■ Provided records ■
»»
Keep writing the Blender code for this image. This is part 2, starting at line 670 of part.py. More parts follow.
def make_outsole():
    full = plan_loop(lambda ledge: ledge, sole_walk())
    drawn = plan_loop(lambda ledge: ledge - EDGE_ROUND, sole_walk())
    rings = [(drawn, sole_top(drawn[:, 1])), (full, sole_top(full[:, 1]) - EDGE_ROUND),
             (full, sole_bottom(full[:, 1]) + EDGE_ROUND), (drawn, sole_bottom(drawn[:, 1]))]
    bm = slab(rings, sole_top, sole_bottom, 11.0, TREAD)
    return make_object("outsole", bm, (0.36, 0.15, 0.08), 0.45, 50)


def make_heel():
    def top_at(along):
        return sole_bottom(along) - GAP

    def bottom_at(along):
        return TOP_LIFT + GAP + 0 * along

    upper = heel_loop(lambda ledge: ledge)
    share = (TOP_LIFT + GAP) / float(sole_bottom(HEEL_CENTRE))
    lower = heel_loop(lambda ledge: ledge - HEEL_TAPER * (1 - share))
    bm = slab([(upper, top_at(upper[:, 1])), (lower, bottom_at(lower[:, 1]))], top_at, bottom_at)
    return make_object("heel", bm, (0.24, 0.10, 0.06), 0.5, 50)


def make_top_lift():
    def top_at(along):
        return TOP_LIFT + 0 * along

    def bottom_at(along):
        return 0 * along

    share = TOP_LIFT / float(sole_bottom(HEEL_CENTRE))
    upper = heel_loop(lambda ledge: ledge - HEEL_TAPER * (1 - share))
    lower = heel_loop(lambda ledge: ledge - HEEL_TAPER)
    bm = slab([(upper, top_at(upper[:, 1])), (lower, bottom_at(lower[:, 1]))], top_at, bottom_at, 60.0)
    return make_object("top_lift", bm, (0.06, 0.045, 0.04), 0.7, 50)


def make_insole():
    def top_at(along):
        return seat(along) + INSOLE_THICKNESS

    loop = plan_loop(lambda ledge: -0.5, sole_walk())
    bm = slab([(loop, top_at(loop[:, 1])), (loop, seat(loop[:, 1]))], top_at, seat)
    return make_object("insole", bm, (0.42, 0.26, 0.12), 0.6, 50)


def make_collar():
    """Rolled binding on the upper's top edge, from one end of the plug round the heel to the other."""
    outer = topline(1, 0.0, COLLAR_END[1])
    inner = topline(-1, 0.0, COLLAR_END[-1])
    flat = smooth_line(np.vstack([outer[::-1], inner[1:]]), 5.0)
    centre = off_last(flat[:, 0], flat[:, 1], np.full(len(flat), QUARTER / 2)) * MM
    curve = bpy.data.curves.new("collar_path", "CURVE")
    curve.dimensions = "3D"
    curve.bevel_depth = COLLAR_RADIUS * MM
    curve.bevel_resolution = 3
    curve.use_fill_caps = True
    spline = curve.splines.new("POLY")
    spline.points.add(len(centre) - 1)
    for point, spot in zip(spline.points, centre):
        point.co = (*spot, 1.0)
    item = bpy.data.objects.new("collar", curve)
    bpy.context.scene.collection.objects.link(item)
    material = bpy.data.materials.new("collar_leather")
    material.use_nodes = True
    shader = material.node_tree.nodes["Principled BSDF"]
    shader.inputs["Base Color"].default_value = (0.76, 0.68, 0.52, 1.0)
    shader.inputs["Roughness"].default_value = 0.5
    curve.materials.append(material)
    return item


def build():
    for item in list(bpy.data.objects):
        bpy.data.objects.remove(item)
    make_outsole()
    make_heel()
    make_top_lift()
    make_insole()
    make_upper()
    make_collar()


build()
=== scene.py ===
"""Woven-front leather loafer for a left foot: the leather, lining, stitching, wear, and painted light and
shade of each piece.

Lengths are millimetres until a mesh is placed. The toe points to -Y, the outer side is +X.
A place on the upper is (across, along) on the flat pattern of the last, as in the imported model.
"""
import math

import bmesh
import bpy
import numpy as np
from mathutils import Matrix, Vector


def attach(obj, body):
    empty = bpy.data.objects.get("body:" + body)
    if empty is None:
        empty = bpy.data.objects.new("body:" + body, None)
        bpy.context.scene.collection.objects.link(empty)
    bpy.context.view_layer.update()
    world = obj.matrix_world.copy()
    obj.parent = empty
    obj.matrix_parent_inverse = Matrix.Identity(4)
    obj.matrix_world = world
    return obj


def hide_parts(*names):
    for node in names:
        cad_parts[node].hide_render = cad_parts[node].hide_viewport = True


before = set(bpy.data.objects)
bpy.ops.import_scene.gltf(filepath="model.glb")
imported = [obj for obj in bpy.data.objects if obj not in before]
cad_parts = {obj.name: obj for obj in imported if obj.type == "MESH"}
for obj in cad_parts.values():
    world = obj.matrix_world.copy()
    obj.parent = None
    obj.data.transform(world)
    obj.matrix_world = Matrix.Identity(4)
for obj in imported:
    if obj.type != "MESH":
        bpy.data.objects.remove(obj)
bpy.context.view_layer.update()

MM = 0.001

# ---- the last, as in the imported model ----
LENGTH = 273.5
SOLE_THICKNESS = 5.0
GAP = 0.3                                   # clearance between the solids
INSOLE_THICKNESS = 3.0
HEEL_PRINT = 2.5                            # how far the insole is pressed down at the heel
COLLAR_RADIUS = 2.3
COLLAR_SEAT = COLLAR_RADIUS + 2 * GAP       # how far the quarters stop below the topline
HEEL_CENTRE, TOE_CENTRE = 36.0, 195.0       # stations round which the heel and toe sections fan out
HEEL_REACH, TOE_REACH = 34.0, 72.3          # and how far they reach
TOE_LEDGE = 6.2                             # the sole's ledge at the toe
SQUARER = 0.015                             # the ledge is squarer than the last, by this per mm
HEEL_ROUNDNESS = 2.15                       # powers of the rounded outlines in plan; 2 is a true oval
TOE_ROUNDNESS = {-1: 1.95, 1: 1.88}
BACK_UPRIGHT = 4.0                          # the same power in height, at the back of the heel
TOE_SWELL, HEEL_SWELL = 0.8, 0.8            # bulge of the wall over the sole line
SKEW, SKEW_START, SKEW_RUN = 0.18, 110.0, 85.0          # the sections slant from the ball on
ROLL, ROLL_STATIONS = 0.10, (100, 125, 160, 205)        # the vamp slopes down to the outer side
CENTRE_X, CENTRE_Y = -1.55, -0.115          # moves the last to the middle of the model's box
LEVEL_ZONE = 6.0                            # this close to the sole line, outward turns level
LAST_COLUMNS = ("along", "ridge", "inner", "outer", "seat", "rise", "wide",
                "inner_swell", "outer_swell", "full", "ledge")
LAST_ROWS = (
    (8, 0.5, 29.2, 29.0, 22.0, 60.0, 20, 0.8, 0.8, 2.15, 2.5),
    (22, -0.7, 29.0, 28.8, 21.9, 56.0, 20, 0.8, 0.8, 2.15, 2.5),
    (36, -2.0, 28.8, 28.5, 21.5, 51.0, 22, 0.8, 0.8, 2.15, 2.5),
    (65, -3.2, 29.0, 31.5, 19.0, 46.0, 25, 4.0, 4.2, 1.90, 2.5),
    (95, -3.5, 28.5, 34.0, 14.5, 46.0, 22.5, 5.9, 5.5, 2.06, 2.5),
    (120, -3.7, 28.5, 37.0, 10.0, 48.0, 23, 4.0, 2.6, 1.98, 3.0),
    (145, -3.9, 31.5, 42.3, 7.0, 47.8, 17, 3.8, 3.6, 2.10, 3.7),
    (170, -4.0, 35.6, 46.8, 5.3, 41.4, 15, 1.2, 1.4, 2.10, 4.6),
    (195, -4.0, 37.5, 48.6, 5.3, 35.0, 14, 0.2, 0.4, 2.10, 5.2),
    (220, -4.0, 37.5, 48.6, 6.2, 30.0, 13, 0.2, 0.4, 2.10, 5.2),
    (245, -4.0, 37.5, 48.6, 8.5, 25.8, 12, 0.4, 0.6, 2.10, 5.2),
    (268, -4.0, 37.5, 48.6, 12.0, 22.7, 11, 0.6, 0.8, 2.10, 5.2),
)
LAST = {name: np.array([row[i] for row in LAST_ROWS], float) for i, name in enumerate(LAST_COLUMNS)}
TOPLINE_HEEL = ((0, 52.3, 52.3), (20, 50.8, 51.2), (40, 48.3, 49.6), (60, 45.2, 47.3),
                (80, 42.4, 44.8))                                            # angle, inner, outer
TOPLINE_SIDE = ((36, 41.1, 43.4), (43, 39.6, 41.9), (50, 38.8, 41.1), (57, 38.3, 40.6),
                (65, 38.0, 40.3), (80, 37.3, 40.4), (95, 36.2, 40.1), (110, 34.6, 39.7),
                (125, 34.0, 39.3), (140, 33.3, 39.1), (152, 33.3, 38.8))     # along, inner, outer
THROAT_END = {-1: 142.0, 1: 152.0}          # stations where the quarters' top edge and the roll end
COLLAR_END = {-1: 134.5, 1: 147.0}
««
»»
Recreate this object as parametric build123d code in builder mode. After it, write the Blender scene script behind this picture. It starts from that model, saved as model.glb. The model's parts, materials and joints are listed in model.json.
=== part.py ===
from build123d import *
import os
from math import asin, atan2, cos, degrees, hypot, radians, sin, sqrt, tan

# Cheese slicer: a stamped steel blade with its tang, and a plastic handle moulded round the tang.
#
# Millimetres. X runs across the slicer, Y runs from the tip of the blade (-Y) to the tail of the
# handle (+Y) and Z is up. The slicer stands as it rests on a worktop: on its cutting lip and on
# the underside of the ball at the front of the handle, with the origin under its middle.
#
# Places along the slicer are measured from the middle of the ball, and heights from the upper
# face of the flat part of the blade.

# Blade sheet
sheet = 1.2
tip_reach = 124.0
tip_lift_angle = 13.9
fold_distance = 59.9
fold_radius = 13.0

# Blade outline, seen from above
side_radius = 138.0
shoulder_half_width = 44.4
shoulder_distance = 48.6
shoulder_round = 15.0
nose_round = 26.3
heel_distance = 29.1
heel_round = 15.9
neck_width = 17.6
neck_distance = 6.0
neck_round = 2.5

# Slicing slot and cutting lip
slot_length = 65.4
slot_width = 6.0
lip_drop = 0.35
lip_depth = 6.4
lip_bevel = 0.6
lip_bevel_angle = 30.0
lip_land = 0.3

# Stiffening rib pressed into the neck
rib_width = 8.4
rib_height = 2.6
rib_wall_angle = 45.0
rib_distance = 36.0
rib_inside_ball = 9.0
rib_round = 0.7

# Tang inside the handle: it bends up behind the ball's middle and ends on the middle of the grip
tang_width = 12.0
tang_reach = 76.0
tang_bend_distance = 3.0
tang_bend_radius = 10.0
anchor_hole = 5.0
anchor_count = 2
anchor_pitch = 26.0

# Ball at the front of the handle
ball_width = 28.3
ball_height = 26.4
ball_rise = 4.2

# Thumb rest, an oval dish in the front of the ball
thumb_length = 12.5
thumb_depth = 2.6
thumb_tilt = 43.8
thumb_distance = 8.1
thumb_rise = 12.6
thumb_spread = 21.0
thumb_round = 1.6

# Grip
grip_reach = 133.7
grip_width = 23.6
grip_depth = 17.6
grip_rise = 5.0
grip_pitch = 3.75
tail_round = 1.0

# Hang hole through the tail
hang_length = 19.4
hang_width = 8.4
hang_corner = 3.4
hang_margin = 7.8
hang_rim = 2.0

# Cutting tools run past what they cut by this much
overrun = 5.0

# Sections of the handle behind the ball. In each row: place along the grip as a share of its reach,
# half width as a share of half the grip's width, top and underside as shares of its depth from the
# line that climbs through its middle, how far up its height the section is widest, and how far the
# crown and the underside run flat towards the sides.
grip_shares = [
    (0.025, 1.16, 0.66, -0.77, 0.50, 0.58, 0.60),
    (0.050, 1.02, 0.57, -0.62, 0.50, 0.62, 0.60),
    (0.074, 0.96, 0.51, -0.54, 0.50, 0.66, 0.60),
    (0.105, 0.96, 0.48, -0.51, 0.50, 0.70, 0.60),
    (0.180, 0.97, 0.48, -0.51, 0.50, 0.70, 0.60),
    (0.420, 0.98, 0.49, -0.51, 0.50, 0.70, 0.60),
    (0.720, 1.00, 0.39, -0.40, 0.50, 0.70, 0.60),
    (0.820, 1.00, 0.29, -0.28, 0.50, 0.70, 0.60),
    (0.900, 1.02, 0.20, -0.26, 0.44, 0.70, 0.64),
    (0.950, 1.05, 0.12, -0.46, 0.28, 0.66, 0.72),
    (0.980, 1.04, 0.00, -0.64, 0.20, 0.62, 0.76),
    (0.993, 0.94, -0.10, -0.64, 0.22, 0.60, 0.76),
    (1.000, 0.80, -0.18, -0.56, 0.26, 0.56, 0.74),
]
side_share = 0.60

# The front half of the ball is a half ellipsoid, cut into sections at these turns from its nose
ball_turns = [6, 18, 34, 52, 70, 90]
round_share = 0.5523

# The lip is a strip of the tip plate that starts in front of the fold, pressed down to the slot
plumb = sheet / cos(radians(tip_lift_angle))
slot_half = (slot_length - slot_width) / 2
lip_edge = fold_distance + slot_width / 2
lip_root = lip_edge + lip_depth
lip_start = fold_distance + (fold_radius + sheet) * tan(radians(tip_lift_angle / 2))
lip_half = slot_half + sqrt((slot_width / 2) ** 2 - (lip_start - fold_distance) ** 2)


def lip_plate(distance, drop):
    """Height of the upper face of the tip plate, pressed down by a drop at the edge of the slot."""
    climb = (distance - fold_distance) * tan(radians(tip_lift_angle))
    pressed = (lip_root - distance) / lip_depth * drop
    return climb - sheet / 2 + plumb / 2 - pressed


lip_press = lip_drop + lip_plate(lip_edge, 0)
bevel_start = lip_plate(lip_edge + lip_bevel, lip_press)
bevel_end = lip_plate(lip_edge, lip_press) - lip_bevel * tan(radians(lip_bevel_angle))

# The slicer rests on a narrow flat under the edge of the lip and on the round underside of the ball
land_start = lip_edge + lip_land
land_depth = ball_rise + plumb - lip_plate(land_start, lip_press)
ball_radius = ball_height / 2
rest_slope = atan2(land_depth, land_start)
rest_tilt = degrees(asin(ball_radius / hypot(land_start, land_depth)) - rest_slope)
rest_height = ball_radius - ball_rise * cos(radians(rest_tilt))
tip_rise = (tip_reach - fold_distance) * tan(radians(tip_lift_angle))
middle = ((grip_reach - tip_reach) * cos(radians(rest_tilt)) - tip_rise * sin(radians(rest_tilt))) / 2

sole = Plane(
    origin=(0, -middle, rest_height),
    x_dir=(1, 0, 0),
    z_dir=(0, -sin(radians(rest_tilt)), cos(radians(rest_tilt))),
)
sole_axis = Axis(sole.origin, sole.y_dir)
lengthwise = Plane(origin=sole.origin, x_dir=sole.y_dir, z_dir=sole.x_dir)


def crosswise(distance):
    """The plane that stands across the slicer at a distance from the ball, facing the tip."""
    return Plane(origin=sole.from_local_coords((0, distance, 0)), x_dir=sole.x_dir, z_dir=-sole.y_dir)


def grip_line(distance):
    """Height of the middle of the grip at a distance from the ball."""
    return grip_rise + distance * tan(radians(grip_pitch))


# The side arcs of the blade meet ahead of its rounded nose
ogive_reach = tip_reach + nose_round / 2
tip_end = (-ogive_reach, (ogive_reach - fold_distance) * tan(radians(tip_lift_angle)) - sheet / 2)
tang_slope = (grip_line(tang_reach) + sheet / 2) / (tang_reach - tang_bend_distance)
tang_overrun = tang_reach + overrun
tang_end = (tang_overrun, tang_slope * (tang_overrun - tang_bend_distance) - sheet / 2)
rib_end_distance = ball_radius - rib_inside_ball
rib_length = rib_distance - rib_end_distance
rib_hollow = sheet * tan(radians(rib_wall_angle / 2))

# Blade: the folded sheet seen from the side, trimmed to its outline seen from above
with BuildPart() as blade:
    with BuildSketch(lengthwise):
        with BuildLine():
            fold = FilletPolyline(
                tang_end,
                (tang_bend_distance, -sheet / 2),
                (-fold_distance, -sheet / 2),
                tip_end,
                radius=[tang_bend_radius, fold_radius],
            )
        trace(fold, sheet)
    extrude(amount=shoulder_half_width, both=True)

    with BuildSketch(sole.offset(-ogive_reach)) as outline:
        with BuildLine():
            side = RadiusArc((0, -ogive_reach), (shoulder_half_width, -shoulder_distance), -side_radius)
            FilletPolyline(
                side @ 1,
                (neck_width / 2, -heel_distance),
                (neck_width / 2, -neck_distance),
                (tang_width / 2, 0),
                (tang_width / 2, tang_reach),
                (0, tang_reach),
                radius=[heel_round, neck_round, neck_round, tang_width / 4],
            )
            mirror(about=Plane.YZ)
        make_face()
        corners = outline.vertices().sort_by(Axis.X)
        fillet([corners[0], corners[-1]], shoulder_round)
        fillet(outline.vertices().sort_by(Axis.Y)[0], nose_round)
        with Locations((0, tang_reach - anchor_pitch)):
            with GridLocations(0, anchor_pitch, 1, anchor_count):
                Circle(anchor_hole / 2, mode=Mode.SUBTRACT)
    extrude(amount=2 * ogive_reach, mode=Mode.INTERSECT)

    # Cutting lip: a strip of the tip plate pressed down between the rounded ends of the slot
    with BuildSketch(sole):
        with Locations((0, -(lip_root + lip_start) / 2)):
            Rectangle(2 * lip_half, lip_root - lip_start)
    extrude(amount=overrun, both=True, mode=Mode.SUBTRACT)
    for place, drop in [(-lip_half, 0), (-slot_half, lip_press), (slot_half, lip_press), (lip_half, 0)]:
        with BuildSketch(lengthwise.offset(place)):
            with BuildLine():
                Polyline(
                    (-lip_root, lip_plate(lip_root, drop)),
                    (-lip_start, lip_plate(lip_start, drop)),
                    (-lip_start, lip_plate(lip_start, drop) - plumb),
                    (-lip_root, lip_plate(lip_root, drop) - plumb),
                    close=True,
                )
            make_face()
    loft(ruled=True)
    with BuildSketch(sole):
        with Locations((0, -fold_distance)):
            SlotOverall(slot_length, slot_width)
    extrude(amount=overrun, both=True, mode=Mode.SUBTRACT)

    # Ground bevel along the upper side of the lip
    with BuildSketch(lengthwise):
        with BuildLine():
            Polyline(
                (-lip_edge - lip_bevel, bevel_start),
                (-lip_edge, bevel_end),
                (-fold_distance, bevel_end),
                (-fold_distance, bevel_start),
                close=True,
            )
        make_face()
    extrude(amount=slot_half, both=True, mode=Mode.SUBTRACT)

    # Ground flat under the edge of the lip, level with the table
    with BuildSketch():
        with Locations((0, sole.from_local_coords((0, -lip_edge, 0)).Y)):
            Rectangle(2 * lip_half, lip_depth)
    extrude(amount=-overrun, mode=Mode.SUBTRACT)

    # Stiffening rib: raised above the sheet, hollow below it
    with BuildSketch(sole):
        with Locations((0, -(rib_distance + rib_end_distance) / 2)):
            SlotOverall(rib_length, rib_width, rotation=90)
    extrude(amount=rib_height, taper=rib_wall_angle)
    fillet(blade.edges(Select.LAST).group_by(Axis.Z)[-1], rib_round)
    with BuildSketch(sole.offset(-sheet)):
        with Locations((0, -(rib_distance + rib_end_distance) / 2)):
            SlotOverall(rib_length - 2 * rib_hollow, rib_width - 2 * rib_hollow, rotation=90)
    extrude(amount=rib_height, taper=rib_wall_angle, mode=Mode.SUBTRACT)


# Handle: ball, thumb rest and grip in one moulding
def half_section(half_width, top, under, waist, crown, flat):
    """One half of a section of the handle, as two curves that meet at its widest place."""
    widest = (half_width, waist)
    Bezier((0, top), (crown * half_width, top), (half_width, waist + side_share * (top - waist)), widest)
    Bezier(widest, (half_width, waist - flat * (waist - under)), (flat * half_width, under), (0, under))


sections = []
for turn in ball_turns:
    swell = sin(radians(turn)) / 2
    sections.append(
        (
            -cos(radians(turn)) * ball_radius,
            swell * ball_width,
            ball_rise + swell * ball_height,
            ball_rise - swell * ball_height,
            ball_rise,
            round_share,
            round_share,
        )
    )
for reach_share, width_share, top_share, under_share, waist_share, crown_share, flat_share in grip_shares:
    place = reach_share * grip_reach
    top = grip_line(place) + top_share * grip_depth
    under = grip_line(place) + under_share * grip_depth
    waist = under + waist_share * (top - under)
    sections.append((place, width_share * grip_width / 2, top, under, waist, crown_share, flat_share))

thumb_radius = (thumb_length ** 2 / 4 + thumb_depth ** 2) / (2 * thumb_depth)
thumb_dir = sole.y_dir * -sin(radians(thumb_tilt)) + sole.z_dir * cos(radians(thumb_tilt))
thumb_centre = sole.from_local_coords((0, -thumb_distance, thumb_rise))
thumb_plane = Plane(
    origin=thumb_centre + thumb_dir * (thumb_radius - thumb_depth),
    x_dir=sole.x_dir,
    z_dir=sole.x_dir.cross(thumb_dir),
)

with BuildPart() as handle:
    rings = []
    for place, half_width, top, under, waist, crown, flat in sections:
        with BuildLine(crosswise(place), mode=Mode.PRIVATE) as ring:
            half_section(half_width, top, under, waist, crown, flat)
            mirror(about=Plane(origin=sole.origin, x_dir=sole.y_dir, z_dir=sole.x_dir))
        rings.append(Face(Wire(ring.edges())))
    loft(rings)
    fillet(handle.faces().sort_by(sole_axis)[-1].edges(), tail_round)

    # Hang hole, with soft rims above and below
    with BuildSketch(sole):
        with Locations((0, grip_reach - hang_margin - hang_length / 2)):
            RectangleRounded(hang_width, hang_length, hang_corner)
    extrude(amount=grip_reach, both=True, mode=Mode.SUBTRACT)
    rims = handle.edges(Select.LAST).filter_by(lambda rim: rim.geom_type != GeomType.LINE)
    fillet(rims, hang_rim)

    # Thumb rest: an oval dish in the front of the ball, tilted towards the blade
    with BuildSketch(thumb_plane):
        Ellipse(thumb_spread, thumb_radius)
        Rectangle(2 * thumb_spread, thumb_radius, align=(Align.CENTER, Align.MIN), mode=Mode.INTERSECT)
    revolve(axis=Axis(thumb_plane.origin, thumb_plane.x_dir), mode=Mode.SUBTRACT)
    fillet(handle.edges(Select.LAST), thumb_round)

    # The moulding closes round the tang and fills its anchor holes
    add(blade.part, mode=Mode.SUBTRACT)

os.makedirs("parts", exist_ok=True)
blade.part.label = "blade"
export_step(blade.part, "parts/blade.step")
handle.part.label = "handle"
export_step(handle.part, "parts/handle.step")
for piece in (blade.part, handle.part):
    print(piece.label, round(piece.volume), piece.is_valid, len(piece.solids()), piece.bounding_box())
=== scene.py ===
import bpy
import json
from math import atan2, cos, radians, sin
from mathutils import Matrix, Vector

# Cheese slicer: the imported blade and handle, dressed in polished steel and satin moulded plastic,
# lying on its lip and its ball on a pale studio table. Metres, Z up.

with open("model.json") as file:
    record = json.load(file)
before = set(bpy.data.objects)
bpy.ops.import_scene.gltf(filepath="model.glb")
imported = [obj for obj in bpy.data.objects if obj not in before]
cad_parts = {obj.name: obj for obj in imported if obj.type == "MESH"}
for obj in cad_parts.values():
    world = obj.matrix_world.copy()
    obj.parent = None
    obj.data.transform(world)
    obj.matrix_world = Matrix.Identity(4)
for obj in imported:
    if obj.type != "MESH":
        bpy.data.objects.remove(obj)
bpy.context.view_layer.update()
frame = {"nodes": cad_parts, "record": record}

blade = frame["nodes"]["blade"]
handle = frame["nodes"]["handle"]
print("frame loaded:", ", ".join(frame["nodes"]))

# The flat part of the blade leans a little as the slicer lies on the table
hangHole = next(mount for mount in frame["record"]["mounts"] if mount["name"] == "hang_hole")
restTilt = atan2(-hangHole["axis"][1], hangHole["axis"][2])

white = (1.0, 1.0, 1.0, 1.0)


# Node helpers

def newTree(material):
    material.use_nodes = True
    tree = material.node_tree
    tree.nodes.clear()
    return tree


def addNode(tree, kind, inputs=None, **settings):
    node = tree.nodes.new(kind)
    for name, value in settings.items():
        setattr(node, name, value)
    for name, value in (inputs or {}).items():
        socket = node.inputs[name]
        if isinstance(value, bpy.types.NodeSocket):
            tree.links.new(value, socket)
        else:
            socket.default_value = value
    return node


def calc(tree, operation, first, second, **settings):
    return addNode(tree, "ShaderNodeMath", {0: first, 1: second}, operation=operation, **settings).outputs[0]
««
■ Instructions for the task ■
Above is a listing; print exactly its lines from the one with "fillet(handle.edges(Select.LAST), thumb_round)" through the one with "record = json.load(file)", and no other lines.

■ Result of the exercise ■
    fillet(handle.edges(Select.LAST), thumb_round)

    # The moulding closes round the tang and fills its anchor holes
    add(blade.part, mode=Mode.SUBTRACT)

os.makedirs("parts", exist_ok=True)
blade.part.label = "blade"
export_step(blade.part, "parts/blade.step")
handle.part.label = "handle"
export_step(handle.part, "parts/handle.step")
for piece in (blade.part, handle.part):
    print(piece.label, round(piece.volume), piece.is_valid, len(piece.solids()), piece.bounding_box())
=== scene.py ===
import bpy
import json
from math import atan2, cos, radians, sin
from mathutils import Matrix, Vector

# Cheese slicer: the imported blade and handle, dressed in polished steel and satin moulded plastic,
# lying on its lip and its ball on a pale studio table. Metres, Z up.

with open("model.json") as file:
    record = json.load(file)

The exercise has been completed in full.